We all know that one person who has managed to stay COVID negative even while they've been surrounded by the virus.
They might have spent eight hours in the car with someone who then immediately tested positive, or they could have locked down while their entire family was ravaged by the disease, and yet they remain unsymptomatic and fail to test positive on either RATs or PCRs.
So what's their secret? Are they somehow impervious to the virus? Are they superhuman? Do they have a right to their smug superiority? (Disclaimer: The author of this article is one such smug person).
Australian National University geneticist Dr Gaetan Burgio describes these questions as "simply complex".
"It's simple because the question is very simple. Why will some get COVID while others won't? But the answer is quite complicated," Dr Burgio said.
Since the pandemic began in 2020, experts have been looking to see if there are particular genetic markers that may indicate whether a person is more or less likely to contract COVID-19.
"There are certain people that have a genetic resistance to the SARS-CoV-2 virus," said Associate Professor Hassan Vally, an epidemiologist at Deakin University.
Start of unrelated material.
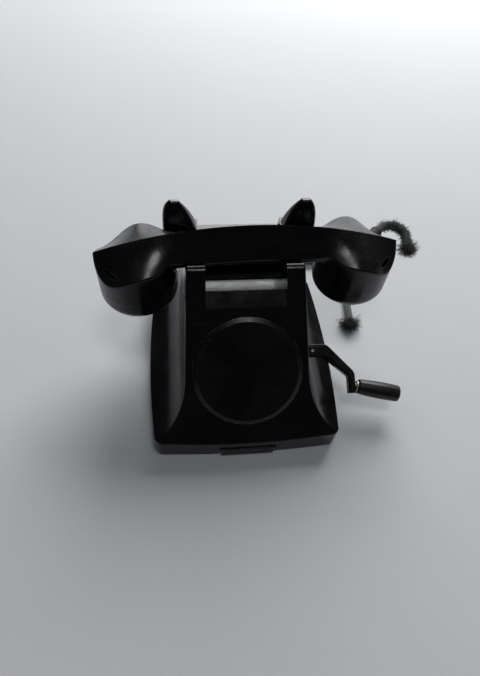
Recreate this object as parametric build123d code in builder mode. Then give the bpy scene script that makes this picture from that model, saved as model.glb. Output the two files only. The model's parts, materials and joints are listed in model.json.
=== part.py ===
"""Table telephone with a crank magneto: moulded resin housing, loose handset, blank dial opening.

Millimetres, +Z up, +X to the right of someone who faces the sloping front panel, which looks
along -Y. The origin is on the table, under the centre of the base.
"""
from math import atan, cos, degrees, pi, radians, sin, sqrt, tan
import os

from build123d import *

# ---------------------------------------------------------------- driving dimensions

# Housing
base_width = 157.6        # at the widest place of the bowed sides
base_depth = 170.0
side_bow = 5.0            # how far each bowed side swells between its corners
front_bow = 3.0
corner_radius = 6.0
skirt_gap = 1.0           # daylight between skirt and table
skirt_height = 20.8       # table to the crease under the sloping panel
crease_setback = 2.4
wall = 3.0
flank_foot_inset = 3.0    # from the widest place to the foot of the hollow flanks
neck_low_half = 48.9      # half width of the neck at its two levels
neck_low_z = 58.0
neck_top_half = 44.6
neck_top_z = 121.0
rear_lean = 8.0           # how far the rear wall leans in
ceiling_z = 96.5          # top of the hollow inside
panel_edge_round = 1.4

# Cradle
seat_z = 111.1            # where the handset's grip lies
pillar_thickness = 4.46   # of the front pillars at their tops
seat_depth = 42.0         # room between pillars and horns
horn_depth = 18.6         # of a horn at its root
pillar_front_round = 6.0
pillar_back_round = 1.3
handhold_half = 30.5      # hollow between the two cradle arms
handhold_bevel_z = 99.2   # the panel bends into a flatter lip here
handhold_lip_rise = 7.4
handhold_lip_run = 11.0
handhold_floor_z = 100.5
handhold_floor_run = 16.0
handhold_rise_run = 13.0
handhold_round = 4.0
deck_z = 103.5
saddle_half = 61.8        # cradle arms at the horns
saddle_drop = 24.0        # height over which they flare out of the neck
saddle_flare_run = 2.0    # in front of the horns; further on the deck is as narrow as the neck
saddle_flare_half = 46.0
horn_top_z = 134.5
horn_root_z = 105.0
horn_root_half = 34.0     # inner side of a horn at its root
horn_tip_inner = 49.0
horn_tip_outer = 55.5
horn_front_lean = 11.0
horn_back_lean = 3.5
horn_slices = 5
horn_root_roundness = 0.28
horn_tip_roundness = 0.46
horn_tip_round = 2.2
saddle_round = 5.0

# Dial opening and its blank plate
dial_up_slope = 56.5      # crease to centre, along the panel
dial_hole_radius = 37.0
dial_plate_radius = 43.0
dial_bevel = 3.3
dial_plate_height = 2.4
dial_rim_height = 0.7
dial_spigot_depth = 6.0
dial_spigot_wall = 2.0
dial_stud_radius = 1.6
dial_pad_radius = 2.0     # ends of the spring bar that holds the plate from inside
dial_clamp_width = 10.0
dial_clamp_thickness = 1.2

# Base
plate_thickness = 1.5
foot_radius = 7.0
foot_height = 2.6
foot_inset = 20.0         # from the sides
foot_setback = 32.0       # from the front and the rear
foot_stem_radius = 2.5
foot_chamfer = 0.6
screw_radius = 2.0
screw_head_radius = 3.6
screw_head_height = 1.4
screw_slot = 0.8
boss_radius = 5.5
boss_inset = 14.0
screw_length = 9.0
inlet_x = 45.0            # cord openings in the rear wall, left and right
inlet_z = 9.8
inlet_radius = 5.5

# Index tray
tray_width = 43.0
tray_depth = 60.0
tray_height = 3.8
tray_sheet = 1.0
tray_front_thickness = 3.0
tray_edge_round = 0.7
tray_rail_inset = 8.0
card_thickness = 0.4
tray_reach = 2.0          # how far its finger lip stands out
tray_gap = 0.4            # to its rails and to the plate under it
tray_rail = 1.2
tray_travel = 55.0
notch_height = 12.5

# Crank
crank_y = -15.0
crank_z = 42.5
crank_throw = 31.0
crank_opening_radius = 8.5
crank_rest_angle = 30.0   # below the horizontal, towards the front
crank_shaft_radius = 3.5
crank_hub_x = 54.0        # inner end of the arm
crank_outer_x = 94.0      # outer face of the arm's end
crank_end_thickness = 5.6
crank_arm_height = 11.0
crank_arm_thickness = 10.5
crank_bend_x = 70.5       # the arm turns away from the shaft's line here
crank_knee_back = 11.5    # from the arm's outer knee to the knob's pin
crank_inner_knee_back = 7.7
crank_inner_bend_back = 2.5
crank_bend_rounds = (10.0, 9.0, 5.0, 4.0)
crank_arm_over = 6.2      # how far the arm runs past the knob's pin
crank_arm_round = 2.2
crank_socket_depth = 9.0
crank_rivet_radius = 1.2
knob_length = 36.0
knob_rake = 13.0          # the pin leans away from the shaft
knob_stand_off = 1.4      # from the arm to the washer, along the pin
knob_neck_radius = 6.2
knob_swell_radius = 7.3
knob_end_radius = 6.9
knob_edge_round = 1.4
knob_pin_radius = 2.5
knob_pin_head_radius = 3.8
knob_pin_head_depth = 1.6
knob_washer_radius = 4.6
knob_washer_thickness = 1.0
running_gap = 0.06        # radial, shafts in their bores
side_gap = 0.4            # between faces that turn past each other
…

"If you think about other diseases and even HIV AIDS, it seems like there are a very, very small proportion of people that had a genetic resistance to that virus.
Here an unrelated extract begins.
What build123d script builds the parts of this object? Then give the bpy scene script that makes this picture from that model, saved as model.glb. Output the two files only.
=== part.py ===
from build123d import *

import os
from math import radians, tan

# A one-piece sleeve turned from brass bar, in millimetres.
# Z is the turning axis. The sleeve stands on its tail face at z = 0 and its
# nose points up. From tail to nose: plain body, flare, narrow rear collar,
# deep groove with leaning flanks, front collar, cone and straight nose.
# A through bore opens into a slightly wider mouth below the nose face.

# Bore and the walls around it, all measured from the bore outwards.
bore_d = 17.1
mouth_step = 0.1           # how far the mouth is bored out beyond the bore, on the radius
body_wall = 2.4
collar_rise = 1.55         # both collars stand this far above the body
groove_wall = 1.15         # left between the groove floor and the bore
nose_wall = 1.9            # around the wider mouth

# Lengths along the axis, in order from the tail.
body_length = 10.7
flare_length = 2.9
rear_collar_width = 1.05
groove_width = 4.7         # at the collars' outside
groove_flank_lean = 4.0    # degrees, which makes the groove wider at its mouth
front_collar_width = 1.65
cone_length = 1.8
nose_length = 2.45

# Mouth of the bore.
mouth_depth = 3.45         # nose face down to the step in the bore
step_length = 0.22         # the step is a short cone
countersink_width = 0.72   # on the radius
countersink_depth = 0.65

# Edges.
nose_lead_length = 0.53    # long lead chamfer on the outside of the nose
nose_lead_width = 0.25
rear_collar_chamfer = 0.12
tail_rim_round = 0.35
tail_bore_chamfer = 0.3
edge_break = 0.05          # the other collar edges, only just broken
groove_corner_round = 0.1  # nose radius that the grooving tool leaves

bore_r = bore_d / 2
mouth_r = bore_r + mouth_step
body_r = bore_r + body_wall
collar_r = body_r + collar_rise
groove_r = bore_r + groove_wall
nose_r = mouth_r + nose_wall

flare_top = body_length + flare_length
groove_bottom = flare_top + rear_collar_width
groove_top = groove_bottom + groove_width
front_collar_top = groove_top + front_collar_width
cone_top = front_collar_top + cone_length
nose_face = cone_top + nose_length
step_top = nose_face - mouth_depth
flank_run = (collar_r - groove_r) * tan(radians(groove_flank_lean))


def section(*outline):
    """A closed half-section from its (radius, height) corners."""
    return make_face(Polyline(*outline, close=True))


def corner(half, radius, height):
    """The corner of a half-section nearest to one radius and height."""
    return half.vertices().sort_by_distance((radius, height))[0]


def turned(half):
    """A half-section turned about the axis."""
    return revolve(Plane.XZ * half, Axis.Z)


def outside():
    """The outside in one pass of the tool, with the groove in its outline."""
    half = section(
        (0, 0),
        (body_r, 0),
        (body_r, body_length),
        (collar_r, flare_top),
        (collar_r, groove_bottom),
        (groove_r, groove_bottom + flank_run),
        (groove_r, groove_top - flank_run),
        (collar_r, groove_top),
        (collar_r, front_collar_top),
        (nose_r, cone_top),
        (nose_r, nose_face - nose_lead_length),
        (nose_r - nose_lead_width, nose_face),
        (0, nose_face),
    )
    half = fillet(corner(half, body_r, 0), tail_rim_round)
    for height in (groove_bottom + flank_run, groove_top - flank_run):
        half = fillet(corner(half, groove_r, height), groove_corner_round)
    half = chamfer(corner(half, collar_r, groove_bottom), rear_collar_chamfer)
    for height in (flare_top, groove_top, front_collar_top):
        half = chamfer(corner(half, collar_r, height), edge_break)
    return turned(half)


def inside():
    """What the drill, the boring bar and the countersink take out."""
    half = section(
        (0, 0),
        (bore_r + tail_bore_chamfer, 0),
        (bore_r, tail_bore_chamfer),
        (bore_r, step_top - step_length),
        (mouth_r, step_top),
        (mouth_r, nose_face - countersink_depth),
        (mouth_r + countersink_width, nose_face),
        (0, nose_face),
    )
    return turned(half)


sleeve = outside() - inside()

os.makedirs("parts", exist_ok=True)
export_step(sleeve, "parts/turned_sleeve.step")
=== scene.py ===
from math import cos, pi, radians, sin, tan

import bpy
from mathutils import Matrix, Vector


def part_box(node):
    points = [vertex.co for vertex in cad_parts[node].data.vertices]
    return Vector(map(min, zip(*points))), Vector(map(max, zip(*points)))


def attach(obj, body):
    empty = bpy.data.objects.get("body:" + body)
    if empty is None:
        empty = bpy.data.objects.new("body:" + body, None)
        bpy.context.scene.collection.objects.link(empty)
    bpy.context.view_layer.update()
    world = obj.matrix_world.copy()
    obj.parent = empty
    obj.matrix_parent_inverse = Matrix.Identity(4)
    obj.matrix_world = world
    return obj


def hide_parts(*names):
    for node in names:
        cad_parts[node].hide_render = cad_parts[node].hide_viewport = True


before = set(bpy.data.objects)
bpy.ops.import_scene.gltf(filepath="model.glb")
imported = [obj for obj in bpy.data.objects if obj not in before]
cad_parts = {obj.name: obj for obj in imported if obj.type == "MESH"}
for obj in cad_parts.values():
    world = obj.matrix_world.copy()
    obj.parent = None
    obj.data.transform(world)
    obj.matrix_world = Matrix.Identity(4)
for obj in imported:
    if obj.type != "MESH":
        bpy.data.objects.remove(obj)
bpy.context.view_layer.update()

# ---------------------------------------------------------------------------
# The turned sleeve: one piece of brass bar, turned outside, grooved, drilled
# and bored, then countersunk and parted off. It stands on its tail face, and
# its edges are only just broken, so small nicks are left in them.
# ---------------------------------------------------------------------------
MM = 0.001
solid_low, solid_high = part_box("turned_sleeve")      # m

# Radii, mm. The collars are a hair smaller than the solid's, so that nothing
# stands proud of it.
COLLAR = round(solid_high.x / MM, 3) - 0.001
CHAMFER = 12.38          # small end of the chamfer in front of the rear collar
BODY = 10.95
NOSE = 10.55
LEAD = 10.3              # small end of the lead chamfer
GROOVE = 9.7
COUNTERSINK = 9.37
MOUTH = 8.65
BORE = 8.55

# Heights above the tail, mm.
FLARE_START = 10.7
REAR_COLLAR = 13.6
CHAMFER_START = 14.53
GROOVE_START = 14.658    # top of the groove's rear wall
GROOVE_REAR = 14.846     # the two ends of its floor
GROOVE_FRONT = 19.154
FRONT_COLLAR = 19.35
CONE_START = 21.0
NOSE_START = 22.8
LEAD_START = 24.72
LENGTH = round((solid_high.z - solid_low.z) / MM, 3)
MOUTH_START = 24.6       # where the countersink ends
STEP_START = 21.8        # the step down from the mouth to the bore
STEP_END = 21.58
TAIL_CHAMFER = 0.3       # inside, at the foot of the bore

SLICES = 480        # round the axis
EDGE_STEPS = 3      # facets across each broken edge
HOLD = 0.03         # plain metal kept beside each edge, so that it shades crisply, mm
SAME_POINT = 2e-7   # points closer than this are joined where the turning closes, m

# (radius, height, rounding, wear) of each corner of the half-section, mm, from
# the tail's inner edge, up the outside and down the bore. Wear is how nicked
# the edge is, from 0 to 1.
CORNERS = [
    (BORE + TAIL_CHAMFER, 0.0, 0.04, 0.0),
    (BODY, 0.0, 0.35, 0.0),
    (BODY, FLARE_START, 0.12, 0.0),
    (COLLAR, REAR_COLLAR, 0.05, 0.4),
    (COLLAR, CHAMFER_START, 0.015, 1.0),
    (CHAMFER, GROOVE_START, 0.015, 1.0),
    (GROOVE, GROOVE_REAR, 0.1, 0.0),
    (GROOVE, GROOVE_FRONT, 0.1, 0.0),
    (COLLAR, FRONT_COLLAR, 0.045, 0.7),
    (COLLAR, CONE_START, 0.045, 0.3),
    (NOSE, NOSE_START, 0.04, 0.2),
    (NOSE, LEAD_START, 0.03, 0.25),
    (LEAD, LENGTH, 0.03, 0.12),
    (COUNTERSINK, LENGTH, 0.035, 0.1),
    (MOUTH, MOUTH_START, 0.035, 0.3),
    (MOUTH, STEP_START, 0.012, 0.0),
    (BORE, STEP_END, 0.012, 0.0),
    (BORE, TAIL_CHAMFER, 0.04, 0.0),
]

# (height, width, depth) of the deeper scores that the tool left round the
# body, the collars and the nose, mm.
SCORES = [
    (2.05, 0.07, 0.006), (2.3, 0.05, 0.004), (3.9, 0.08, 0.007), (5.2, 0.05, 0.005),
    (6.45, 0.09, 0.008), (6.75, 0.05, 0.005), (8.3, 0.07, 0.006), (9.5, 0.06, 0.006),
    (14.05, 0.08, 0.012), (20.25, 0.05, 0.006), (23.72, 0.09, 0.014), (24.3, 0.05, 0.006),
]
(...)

"So if we could understand that a bit better, it may lead to different ways of responding and treating the infection."
It might seem abundantly obvious, but resisting the virus comes down to having a healthy, functioning, and robust immune system.
But it also has a lot to do with your genetics.
A study published by the Imperial College, London in January 2022 focused on family members who were isolated together while at least one person in the household had the virus.
Those who were more likely to be resistant to the virus were those who had higher counts of certain T-cells generated after recovering from different colds.
So how does this work?
T-cells are produced by your immune system whenever you become infected with any virus. They are there to stop you from becoming re-infected with that virus again. Your body learns the code to keep it safe from that virus again.
Although COVID-19 is a new virus, the immune system may recognise the virus's similarities to previous colds - other coronaviruses - and may be developing its own cross-protection mechanisms.
It also may be that these people have specific Human Leukocyte Antigen (HLA) genes, which control the immune response.
People who have a specific HLA gene - known as the HLA-DRB1-11302 - were a lot more likely to be protected from the virus.
A study of healthcare workers in the UK found that of those who did not catch the virus, 15 per cent had very strong T-cell reactions to previous coronaviruses.
So, for example, if you caught a relative coronavirus (like the common cold) before the pandemic started, the antibodies in your system might be strong enough to keep you from getting COVID-19.
Though it is very hard to predict how individuals will respond to the virus, even when the presence of these cross-protecting T-cells has been confirmed.
Another reason for resilience to COVID-19 might exist within the body's innate immune system function.
A person's ability to produce 'interferons' may stave off the infection after exposure.
Interferons are proteins that are part of your natural defenses.
So, in some people, once the virus hits the inside of the nose, the body reacts by producing loads of interferons that stave off the infection before it takes hold.
Effectively, these interferons kill the virus on contact and the disease never develops.
In this case, even if the person has been exposed to the virus they are not likely to test positive and are not likely to shed enough virus to cause anyone else to become infected.
"It needs to be noted that the PCR test is incredibly sensitive. And so, you know, there are people who test positive on a PCR test who in all actuality aren't actually shedding enough of the virus to be a threat to other people," said Professor Vally.
"The PCR test is so sensitive, you know, it may be identifying people who are technically positive but from a public health perspective don't actually pose an infective threat to other people."
According to Dr Burgio, it is important to ask not only what these virus-resistant people have that might make them immune, but also what they do not have.
And that is, they do not have any underlying conditions that would make them more susceptible to the virus.
"It's about how the immune system is made," Dr Burgio said.
"The fact is that some [people] have underlying conditions that just, for example, will make their [immune] system deficient.
"These people are most likely to get a severe infection, whereas someone who does not have, for example, a cardiovascular condition or diabetes [which] weakens the immune system against it, is not as likely [to get COVID]."